Exercise description —
Repeat each line of the material exactly.

==== Input for this task

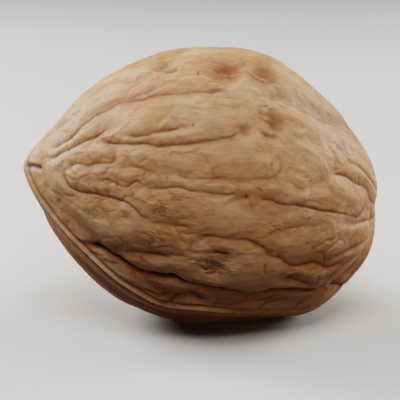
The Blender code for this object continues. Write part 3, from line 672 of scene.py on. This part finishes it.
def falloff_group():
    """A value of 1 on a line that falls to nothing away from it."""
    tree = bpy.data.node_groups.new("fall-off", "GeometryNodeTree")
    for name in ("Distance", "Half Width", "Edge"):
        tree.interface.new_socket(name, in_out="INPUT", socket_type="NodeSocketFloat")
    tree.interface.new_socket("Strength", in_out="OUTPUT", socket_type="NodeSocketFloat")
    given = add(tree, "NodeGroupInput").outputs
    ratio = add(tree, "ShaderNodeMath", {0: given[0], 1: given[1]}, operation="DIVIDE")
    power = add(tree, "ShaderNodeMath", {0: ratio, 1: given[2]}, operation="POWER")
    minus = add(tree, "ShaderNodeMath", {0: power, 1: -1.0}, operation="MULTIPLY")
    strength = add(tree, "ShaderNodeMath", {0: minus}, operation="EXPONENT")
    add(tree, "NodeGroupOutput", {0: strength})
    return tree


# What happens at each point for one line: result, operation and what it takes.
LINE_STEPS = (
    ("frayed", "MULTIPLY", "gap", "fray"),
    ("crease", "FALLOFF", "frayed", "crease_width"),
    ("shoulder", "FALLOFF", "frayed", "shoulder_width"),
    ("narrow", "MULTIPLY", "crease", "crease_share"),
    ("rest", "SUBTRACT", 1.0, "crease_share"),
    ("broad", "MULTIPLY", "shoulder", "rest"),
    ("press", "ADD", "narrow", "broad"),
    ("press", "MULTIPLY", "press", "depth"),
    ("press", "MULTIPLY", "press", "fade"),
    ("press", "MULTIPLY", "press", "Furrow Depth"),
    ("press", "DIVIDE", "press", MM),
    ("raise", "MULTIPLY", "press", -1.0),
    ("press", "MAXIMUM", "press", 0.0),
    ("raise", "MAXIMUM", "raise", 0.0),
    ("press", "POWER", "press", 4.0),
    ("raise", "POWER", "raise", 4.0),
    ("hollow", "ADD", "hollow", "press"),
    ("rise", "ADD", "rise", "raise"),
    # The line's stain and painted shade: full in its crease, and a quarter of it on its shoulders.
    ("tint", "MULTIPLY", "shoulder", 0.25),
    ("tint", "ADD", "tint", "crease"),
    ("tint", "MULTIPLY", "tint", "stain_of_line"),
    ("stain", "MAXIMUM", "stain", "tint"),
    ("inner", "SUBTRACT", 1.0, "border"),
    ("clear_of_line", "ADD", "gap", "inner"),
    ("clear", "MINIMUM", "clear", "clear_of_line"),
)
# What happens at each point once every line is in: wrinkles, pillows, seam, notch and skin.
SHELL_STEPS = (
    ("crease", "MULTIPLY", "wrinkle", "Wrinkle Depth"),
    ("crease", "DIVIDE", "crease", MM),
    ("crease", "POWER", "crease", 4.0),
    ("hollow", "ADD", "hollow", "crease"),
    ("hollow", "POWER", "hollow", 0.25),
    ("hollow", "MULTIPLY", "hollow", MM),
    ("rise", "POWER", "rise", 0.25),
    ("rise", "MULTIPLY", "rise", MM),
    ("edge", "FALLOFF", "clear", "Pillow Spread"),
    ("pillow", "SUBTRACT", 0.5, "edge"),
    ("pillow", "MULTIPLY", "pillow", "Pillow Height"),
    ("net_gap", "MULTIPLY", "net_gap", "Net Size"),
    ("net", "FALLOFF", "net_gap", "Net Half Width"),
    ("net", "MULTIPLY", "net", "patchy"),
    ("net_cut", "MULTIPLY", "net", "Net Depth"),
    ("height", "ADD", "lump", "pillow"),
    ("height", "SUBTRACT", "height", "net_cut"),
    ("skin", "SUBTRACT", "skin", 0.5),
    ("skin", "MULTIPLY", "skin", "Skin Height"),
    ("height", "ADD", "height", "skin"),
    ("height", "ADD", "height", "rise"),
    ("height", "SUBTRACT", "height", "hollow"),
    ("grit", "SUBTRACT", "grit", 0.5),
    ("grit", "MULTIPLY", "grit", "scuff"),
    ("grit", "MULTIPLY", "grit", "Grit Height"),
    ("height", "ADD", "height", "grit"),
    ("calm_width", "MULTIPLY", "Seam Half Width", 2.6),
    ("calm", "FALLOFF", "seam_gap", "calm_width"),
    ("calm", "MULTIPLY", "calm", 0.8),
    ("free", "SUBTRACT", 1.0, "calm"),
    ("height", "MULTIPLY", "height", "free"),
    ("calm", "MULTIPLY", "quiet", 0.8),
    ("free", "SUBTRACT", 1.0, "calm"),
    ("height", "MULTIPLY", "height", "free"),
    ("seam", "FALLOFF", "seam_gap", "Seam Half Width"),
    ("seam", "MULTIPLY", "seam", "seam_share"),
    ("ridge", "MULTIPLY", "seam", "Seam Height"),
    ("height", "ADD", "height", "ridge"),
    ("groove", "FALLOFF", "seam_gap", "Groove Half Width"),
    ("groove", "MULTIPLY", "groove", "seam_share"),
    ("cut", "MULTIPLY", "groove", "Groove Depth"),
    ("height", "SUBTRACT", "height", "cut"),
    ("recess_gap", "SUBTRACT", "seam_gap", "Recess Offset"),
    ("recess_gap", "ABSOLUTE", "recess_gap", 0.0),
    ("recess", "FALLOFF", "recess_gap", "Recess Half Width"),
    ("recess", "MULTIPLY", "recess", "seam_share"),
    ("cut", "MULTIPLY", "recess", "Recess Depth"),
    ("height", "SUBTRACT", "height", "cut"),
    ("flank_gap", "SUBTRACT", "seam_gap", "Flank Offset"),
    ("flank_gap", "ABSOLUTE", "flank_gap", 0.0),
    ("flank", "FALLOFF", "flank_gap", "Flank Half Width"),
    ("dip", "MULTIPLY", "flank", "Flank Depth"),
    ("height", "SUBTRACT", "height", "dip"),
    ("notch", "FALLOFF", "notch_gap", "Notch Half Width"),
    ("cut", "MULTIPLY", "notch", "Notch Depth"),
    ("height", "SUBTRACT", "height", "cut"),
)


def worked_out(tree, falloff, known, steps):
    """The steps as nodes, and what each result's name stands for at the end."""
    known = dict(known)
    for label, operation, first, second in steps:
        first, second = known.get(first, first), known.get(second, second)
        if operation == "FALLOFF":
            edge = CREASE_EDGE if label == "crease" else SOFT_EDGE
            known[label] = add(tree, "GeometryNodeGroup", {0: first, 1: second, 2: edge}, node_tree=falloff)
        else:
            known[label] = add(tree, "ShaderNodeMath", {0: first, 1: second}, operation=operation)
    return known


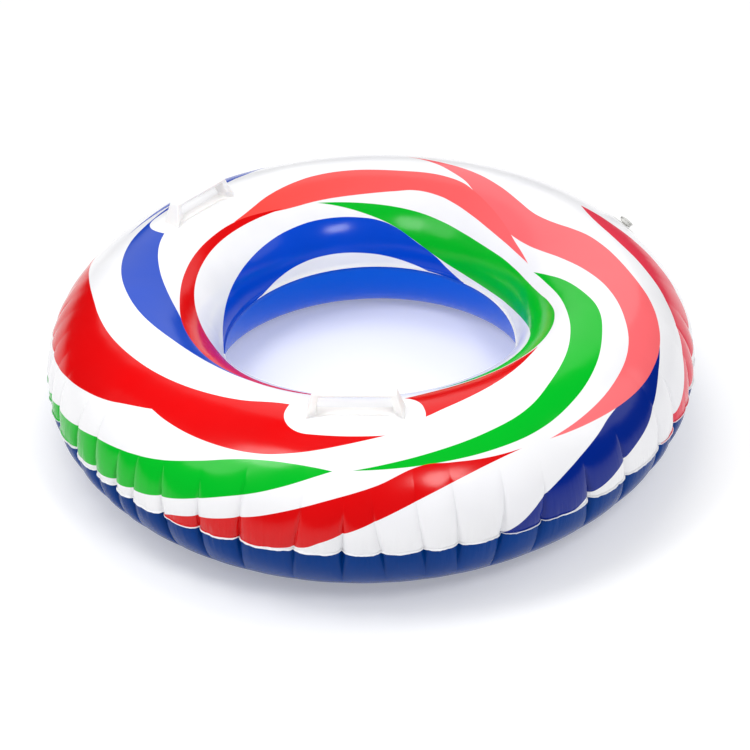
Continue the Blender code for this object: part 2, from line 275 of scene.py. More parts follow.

========

Correct response —
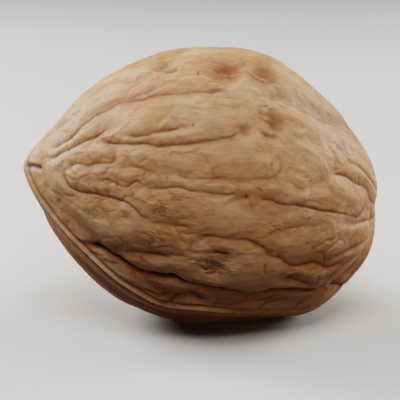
The Blender code for this object continues. Write part 3, from line 672 of scene.py on. This part finishes it.
def falloff_group():
    """A value of 1 on a line that falls to nothing away from it."""
    tree = bpy.data.node_groups.new("fall-off", "GeometryNodeTree")
    for name in ("Distance", "Half Width", "Edge"):
        tree.interface.new_socket(name, in_out="INPUT", socket_type="NodeSocketFloat")
    tree.interface.new_socket("Strength", in_out="OUTPUT", socket_type="NodeSocketFloat")
    given = add(tree, "NodeGroupInput").outputs
    ratio = add(tree, "ShaderNodeMath", {0: given[0], 1: given[1]}, operation="DIVIDE")
    power = add(tree, "ShaderNodeMath", {0: ratio, 1: given[2]}, operation="POWER")
    minus = add(tree, "ShaderNodeMath", {0: power, 1: -1.0}, operation="MULTIPLY")
    strength = add(tree, "ShaderNodeMath", {0: minus}, operation="EXPONENT")
    add(tree, "NodeGroupOutput", {0: strength})
    return tree


# What happens at each point for one line: result, operation and what it takes.
LINE_STEPS = (
    ("frayed", "MULTIPLY", "gap", "fray"),
    ("crease", "FALLOFF", "frayed", "crease_width"),
    ("shoulder", "FALLOFF", "frayed", "shoulder_width"),
    ("narrow", "MULTIPLY", "crease", "crease_share"),
    ("rest", "SUBTRACT", 1.0, "crease_share"),
    ("broad", "MULTIPLY", "shoulder", "rest"),
    ("press", "ADD", "narrow", "broad"),
    ("press", "MULTIPLY", "press", "depth"),
    ("press", "MULTIPLY", "press", "fade"),
    ("press", "MULTIPLY", "press", "Furrow Depth"),
    ("press", "DIVIDE", "press", MM),
    ("raise", "MULTIPLY", "press", -1.0),
    ("press", "MAXIMUM", "press", 0.0),
    ("raise", "MAXIMUM", "raise", 0.0),
    ("press", "POWER", "press", 4.0),
    ("raise", "POWER", "raise", 4.0),
    ("hollow", "ADD", "hollow", "press"),
    ("rise", "ADD", "rise", "raise"),
    # The line's stain and painted shade: full in its crease, and a quarter of it on its shoulders.
    ("tint", "MULTIPLY", "shoulder", 0.25),
    ("tint", "ADD", "tint", "crease"),
    ("tint", "MULTIPLY", "tint", "stain_of_line"),
    ("stain", "MAXIMUM", "stain", "tint"),
    ("inner", "SUBTRACT", 1.0, "border"),
    ("clear_of_line", "ADD", "gap", "inner"),
    ("clear", "MINIMUM", "clear", "clear_of_line"),
)
# What happens at each point once every line is in: wrinkles, pillows, seam, notch and skin.
SHELL_STEPS = (
    ("crease", "MULTIPLY", "wrinkle", "Wrinkle Depth"),
    ("crease", "DIVIDE", "crease", MM),
    ("crease", "POWER", "crease", 4.0),
    ("hollow", "ADD", "hollow", "crease"),
    ("hollow", "POWER", "hollow", 0.25),
    ("hollow", "MULTIPLY", "hollow", MM),
    ("rise", "POWER", "rise", 0.25),
    ("rise", "MULTIPLY", "rise", MM),
    ("edge", "FALLOFF", "clear", "Pillow Spread"),
    ("pillow", "SUBTRACT", 0.5, "edge"),
    ("pillow", "MULTIPLY", "pillow", "Pillow Height"),
    ("net_gap", "MULTIPLY", "net_gap", "Net Size"),
    ("net", "FALLOFF", "net_gap", "Net Half Width"),
    ("net", "MULTIPLY", "net", "patchy"),
    ("net_cut", "MULTIPLY", "net", "Net Depth"),
    ("height", "ADD", "lump", "pillow"),
    ("height", "SUBTRACT", "height", "net_cut"),
    ("skin", "SUBTRACT", "skin", 0.5),
    ("skin", "MULTIPLY", "skin", "Skin Height"),
    ("height", "ADD", "height", "skin"),
    ("height", "ADD", "height", "rise"),
    ("height", "SUBTRACT", "height", "hollow"),
    ("grit", "SUBTRACT", "grit", 0.5),
    ("grit", "MULTIPLY", "grit", "scuff"),
    ("grit", "MULTIPLY", "grit", "Grit Height"),
    ("height", "ADD", "height", "grit"),
    ("calm_width", "MULTIPLY", "Seam Half Width", 2.6),
    ("calm", "FALLOFF", "seam_gap", "calm_width"),
    ("calm", "MULTIPLY", "calm", 0.8),
    ("free", "SUBTRACT", 1.0, "calm"),
    ("height", "MULTIPLY", "height", "free"),
    ("calm", "MULTIPLY", "quiet", 0.8),
    ("free", "SUBTRACT", 1.0, "calm"),
    ("height", "MULTIPLY", "height", "free"),
    ("seam", "FALLOFF", "seam_gap", "Seam Half Width"),
    ("seam", "MULTIPLY", "seam", "seam_share"),
    ("ridge", "MULTIPLY", "seam", "Seam Height"),
    ("height", "ADD", "height", "ridge"),
    ("groove", "FALLOFF", "seam_gap", "Groove Half Width"),
    ("groove", "MULTIPLY", "groove", "seam_share"),
    ("cut", "MULTIPLY", "groove", "Groove Depth"),
    ("height", "SUBTRACT", "height", "cut"),
    ("recess_gap", "SUBTRACT", "seam_gap", "Recess Offset"),
    ("recess_gap", "ABSOLUTE", "recess_gap", 0.0),
    ("recess", "FALLOFF", "recess_gap", "Recess Half Width"),
    ("recess", "MULTIPLY", "recess", "seam_share"),
    ("cut", "MULTIPLY", "recess", "Recess Depth"),
    ("height", "SUBTRACT", "height", "cut"),
    ("flank_gap", "SUBTRACT", "seam_gap", "Flank Offset"),
    ("flank_gap", "ABSOLUTE", "flank_gap", 0.0),
    ("flank", "FALLOFF", "flank_gap", "Flank Half Width"),
    ("dip", "MULTIPLY", "flank", "Flank Depth"),
    ("height", "SUBTRACT", "height", "dip"),
    ("notch", "FALLOFF", "notch_gap", "Notch Half Width"),
    ("cut", "MULTIPLY", "notch", "Notch Depth"),
    ("height", "SUBTRACT", "height", "cut"),
)


def worked_out(tree, falloff, known, steps):
    """The steps as nodes, and what each result's name stands for at the end."""
    known = dict(known)
    for label, operation, first, second in steps:
        first, second = known.get(first, first), known.get(second, second)
        if operation == "FALLOFF":
            edge = CREASE_EDGE if label == "crease" else SOFT_EDGE
            known[label] = add(tree, "GeometryNodeGroup", {0: first, 1: second, 2: edge}, node_tree=falloff)
        else:
            known[label] = add(tree, "ShaderNodeMath", {0: first, 1: second}, operation=operation)
    return known


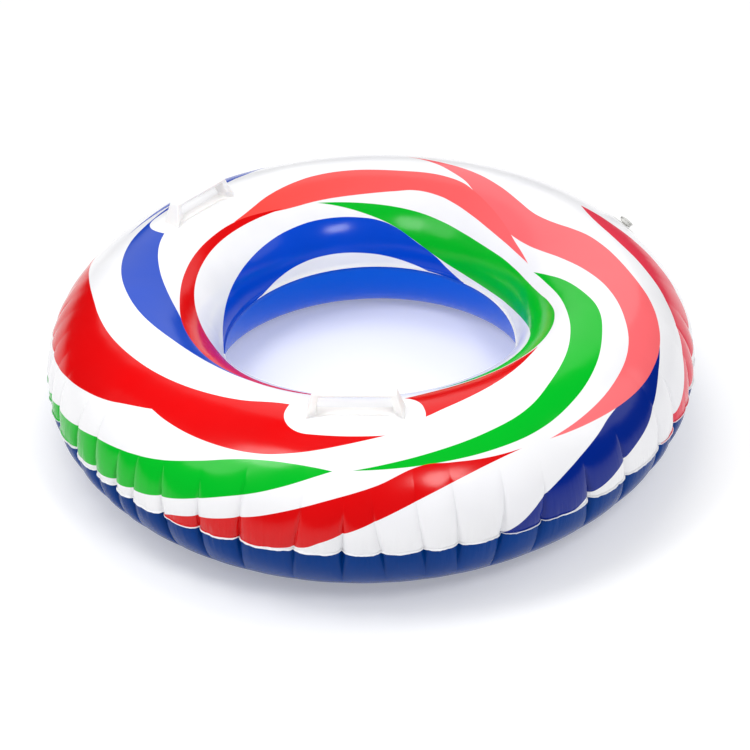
Continue the Blender code for this object: part 2, from line 275 of scene.py. More parts follow.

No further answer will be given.